Some of the more advanced graphics editing programs will have a "levels" control, which is similar to
brightness/contrast control, but it lets you target certain levels of brightness. For example, your subject
may already be correctly exposed and beautifully illuminated with perfect contrast, but your background is just a touch off-white.
Use the levels control to increase the brightness of the already-whitish regions of your photo without affecting
the rest of it. Here's a quick primer:
Open Levels Dialog
Bring up the levels dialog. In Photoshop,
select "Image > Adjustments > Levels" from the menus.
Look for a bar with
3 little arrow controls on it. Drag the one on the right to the left until
the background is pure white.
Adjust Lower Levels
If your image looks good, then you're done. But if you had to move the control
to the left so much that the subject of the photo started to suffer, then you can
correct for that by moving each of the other two little slider controls to the right a bit.

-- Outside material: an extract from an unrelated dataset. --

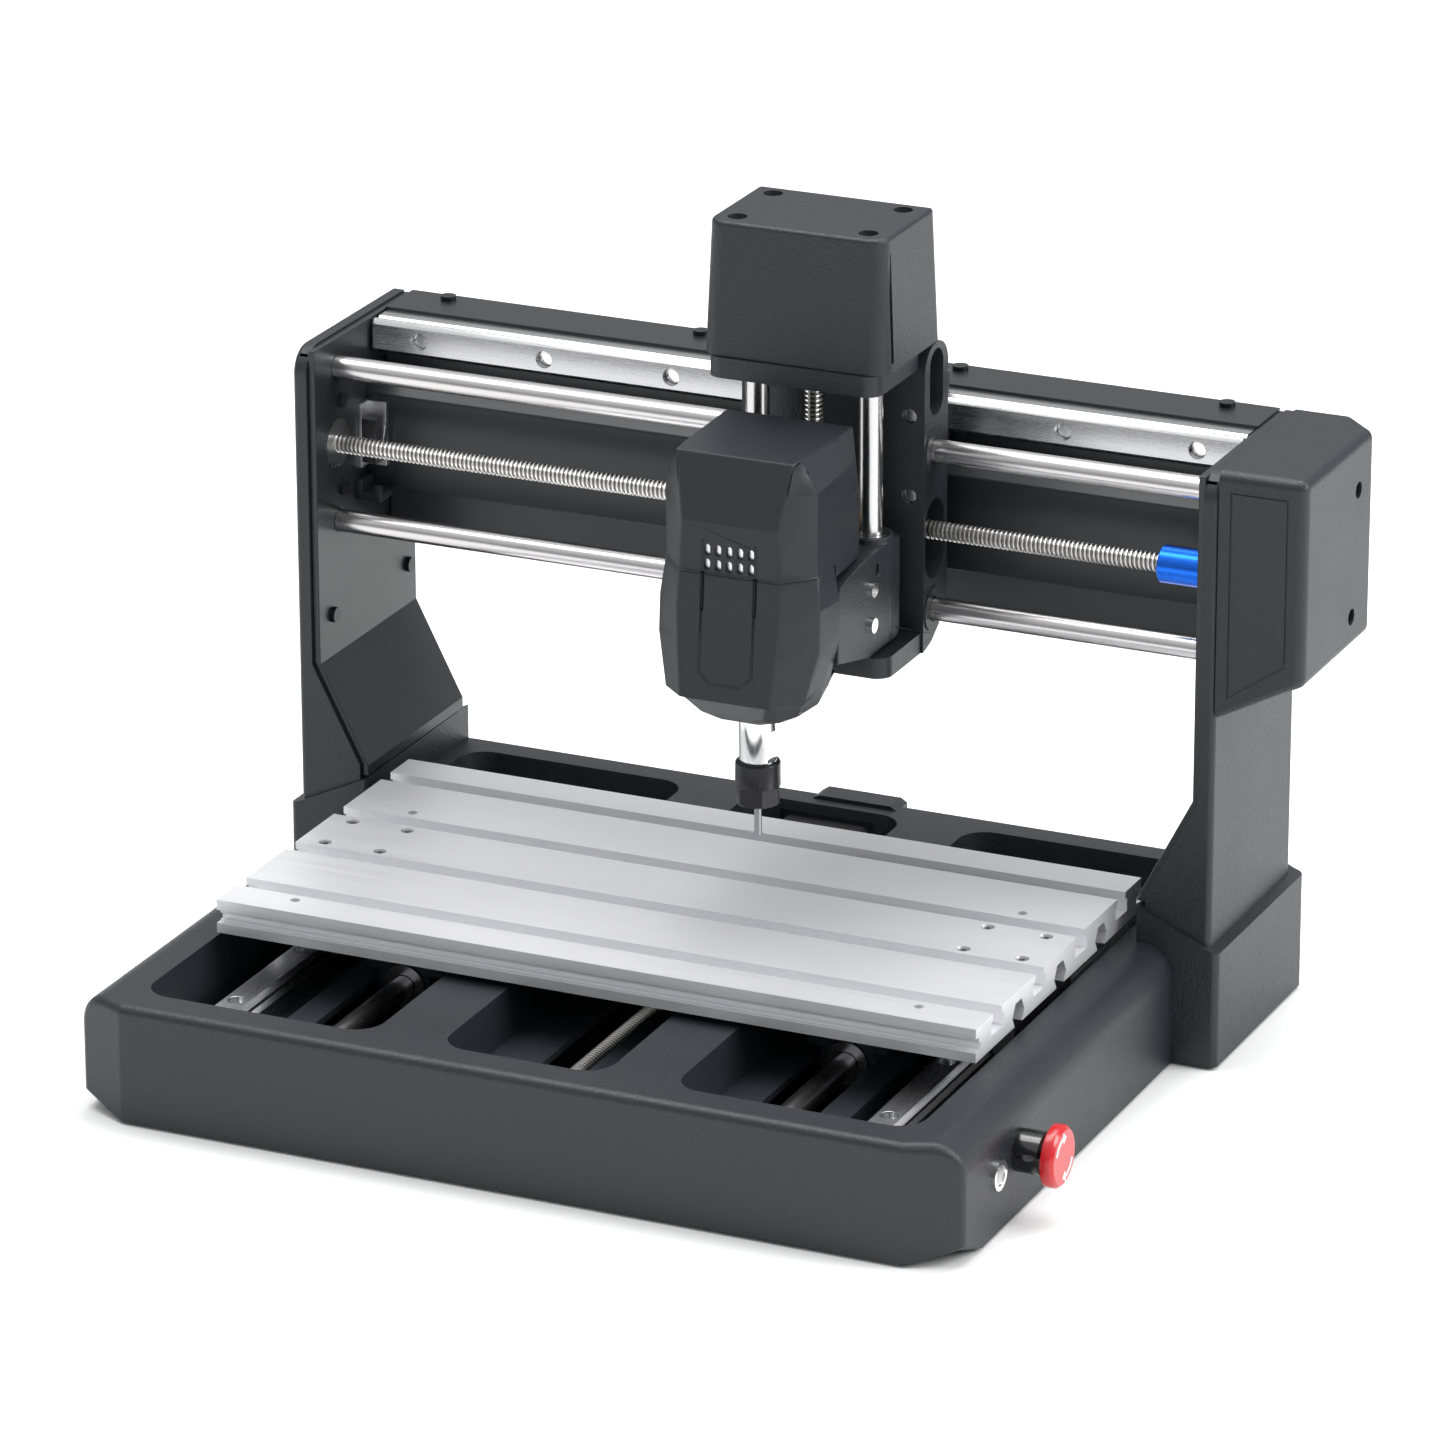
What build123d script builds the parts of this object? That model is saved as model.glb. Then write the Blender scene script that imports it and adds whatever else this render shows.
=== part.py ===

Next, draw a rectangular selection around the subject of your photo, making it as tight as you can without cutting out any part of the subject or its shadow, and use your program's "Crop" operation. Don't worry about cropping too tightly--we'll automatically add a comfortable white border back so it will look good on the site.
Sizing and saving
The next step is to reduce the size of your image. Most cameras will output a file that is far too
large for you to upload onto the site. Generally, you'll want the longest edge of your photo to be in the range of 800-1000px,
or even larger if you can maintain quality in the saving step. In Photoshop, you can resize your image with the "Image > Image Size" dialog.
The final step is to save out a jpeg. I recommend that you save your final output images in a different directory than the one you store your
originals in--that way you can always go back to the original to change something and re-save a new output image if your photo gets rejected. Save your
file as a jpg, and try to choose the highest quality setting you can while staying below 1024k.